Dann streute Gitarrist Paul Burlison wieder ein paar Riffs ein, die so schnell und vertrackt waren, dass Eric Clapton, als er sich Jahre später mühte, «The Train Kept A-Rollin'» nachzuspielen, beschämt aufgab. Johnny Burnette und das Rock- 'n'- Roll-Trio, zu dem noch sein Bruder Dorsey am Bass gehörte, waren reinster, ungefilterter Rock 'n' Roll. Zu hören ist dieser epochale Sound auf der liebevollst editierten Gesamtausgabe, mit der 'das Bear Family Label dem vergessenen Heroen ein längst verdientes Denkmal setzt.
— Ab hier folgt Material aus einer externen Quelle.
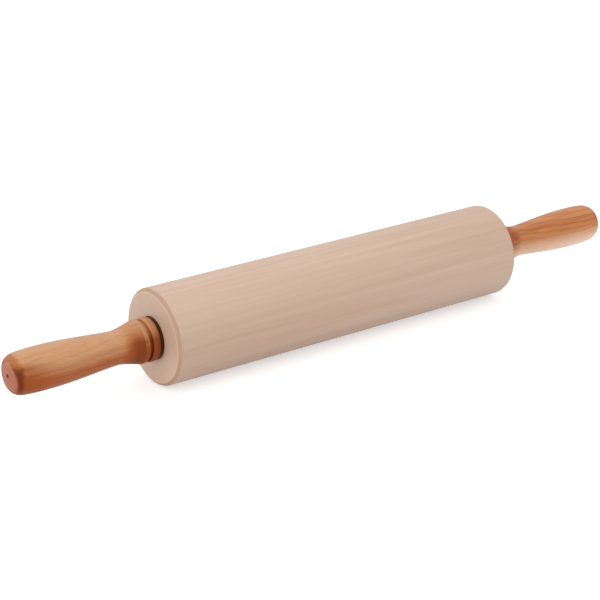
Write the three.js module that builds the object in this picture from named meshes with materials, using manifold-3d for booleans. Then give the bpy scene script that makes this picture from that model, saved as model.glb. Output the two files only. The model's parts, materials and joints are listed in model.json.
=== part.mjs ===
// A rolling pin whose hardwood barrel turns on two sealed ball bearings. The bearings run on a steel
// axle, and a turned handle is screwed onto each end of it. Lengths are in millimetres.
// The axle lies along X, the barrel's middle is at the origin, and +Z is up. The left end is at -X.
// Each end is built once, for the right, and turned half round Z for the left.
import * as THREE from 'three';
import { mergeVertices } from 'three/addons/utils/BufferGeometryUtils.js';
import Module from 'manifold-3d';

const wasm = await Module();
wasm.setup();

// Barrel
const barrelLength = 305;
const barrelDiameter = 70;
const barrelEdgeRadius = 3.2;
const barrelSides = 48;
const edgeSteps = 4;

// Clearances: between fixed neighbours, between pieces that turn past each other, and round the axle
const seatGap = 0.1;
const runningGap = 0.3;
const boreClearance = 1.5;

// Axle: a round bar with a thread and a plain, thinner pilot at each end
const axleDiameter = 10;
const pilotStep = 0.9;
const pilotLength = 40;
const threadRunout = 2;
const barEndChamfer = 0.8;
const axleSides = 24;

// Ball bearing: its bore is the axle's diameter. The wall behind each ball makes it 30 across.
const ballDiameter = 4.76;
const ballCount = 8;
const raceWall = 2.62;
const raceConformity = 0.28;
const raceShoulderHeight = 1;
const raceChamfer = 0.6;
const bearingRecess = 1;
const raceSides = 24;
const grooveSteps = 4;
const ballSides = 10;
const ballRings = 6;

// Seals, let into the outer race on both sides of the balls
const sealThickness = 0.8;
const sealInset = 0.3;
const sealSeatDepth = 1.8;

// Cage: a ring with a pocket for each ball, open towards the barrel's middle
const cageRaceGap = 0.38;
const cageSealGap = 0.32;
const cageBackWall = 0.4;
const cageFingerReach = 1.2;
const pocketClearance = 0.3;
const pocketSides = 10;
const pocketRings = 6;

// Counterbores in the barrel's ends
const seatMouthChamfer = 0.5;
const clipRoomClearance = 0.8;

// Retaining ring, in a groove of the axle, behind each inner race
const clipThickness = 1;
const clipGrooveDepth = 0.4;
const clipWidth = 2;
const clipLugDiameter = 3.6;
const clipHoleDiameter = 1.4;
const clipOpeningDegrees = 50;
const clipSteps = 10;
const clipLugSides = 10;

// Spacer and washer between the inner race and the handle
const spacerWall = 1.9;
const spacerChamfer = 0.4;
const washerWidth = 6.4;
const washerThickness = 1.2;
const hardwareSides = 20;

// Threaded insert, pressed into the handle
const insertLength = 16;
const insertWall = 2.4;
const insertFlangeHeight = 2;
const insertFlangeThickness = 1.5;
const insertBarbDepth = 0.6;
const insertBarbs = 3;
const barbNeckShare = 0.3;

// Handle: bead, groove and lip at the barrel's end, then a waist, a swelling grip and a rounded end
const handleGap = 2.4;
const handleLength = 109.3;
const handleSides = 28;
const beadDiameter = 32;
const beadWidth = 6;
const beadRoundHeight = 1.8;
const beadSteps = 5;
const grooveDepth = 1.9;
const grooveWidth = 1.8;
const lipDiameter = 31.4;
const lipRise = 1.8;
const lipSteps = 3;
const waistDiameter = 24.2;
const waistFromEnd = 28.6;
const gripDiameter = 30.8;
const gripFromTip = 26.7;
const endShoulderDiameter = 29.8;
const endCornerLength = 8.5;
const endCornerHeight = 5.5;
const endDomeHeight = 0.5;
const cornerSteps = 5;
const centreMarkDiameter = 2.8;
const centreMarkDepth = 3;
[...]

Wenn Elvis der King war und Jerry Lee Lewis sein Hofnarr, dann war Johnny Burnette der verstossene Kronprinz, den es vom Hof fernzuhalten galt. Obwohl es keinen nationalen Hit landete, nahm das Trio weiter unbeirrt Platten auf, tingelte durch den Süden und benahm sich so ungebärdig, dass es bald auf den lukrativen Landwirtschaftsausstellungen Auftrittsverbot hatte. Während sie in verrauchten Honky-Tonks rockten, schlugen sich Johnny und Dorsey so häufig die Köpfe ein, dass die Gallagher-Brüder vor Neid erblassen würden. Indes dämmerte der Industrie, dass mit weich gespültem Rock 'n' Roll Geld zu verdienen war, und erfand den Teenybopper Ricky Nelson.

Dessen schmachtende Balladen bedeuteten zwar das Ende des wahren Rock 'n' Roll, für Johnny Burnette aber waren sie ein Glücksfall. Genervt von den ewigen Streitereien mit seinem Bruder, verlegte er sich aufs Songwriting und schrieb für Nelson ein paar Hits, die ihm ein sorgenfreies Auskommen bescherten. Er zog nach Hollywood und modelte sich nach Nelsons Vorbild zum TeenIdol um. Mit «Dreamin'» und «You'r Sixteen» landete er 1960 selbst zwei Welt-Hits, an denen immer noch so viel Rockabilly-Schweiss klebte, dass man ihm nachsagte, er sei der einzige «Crooner, der die Geigen zum Swingen» bringe.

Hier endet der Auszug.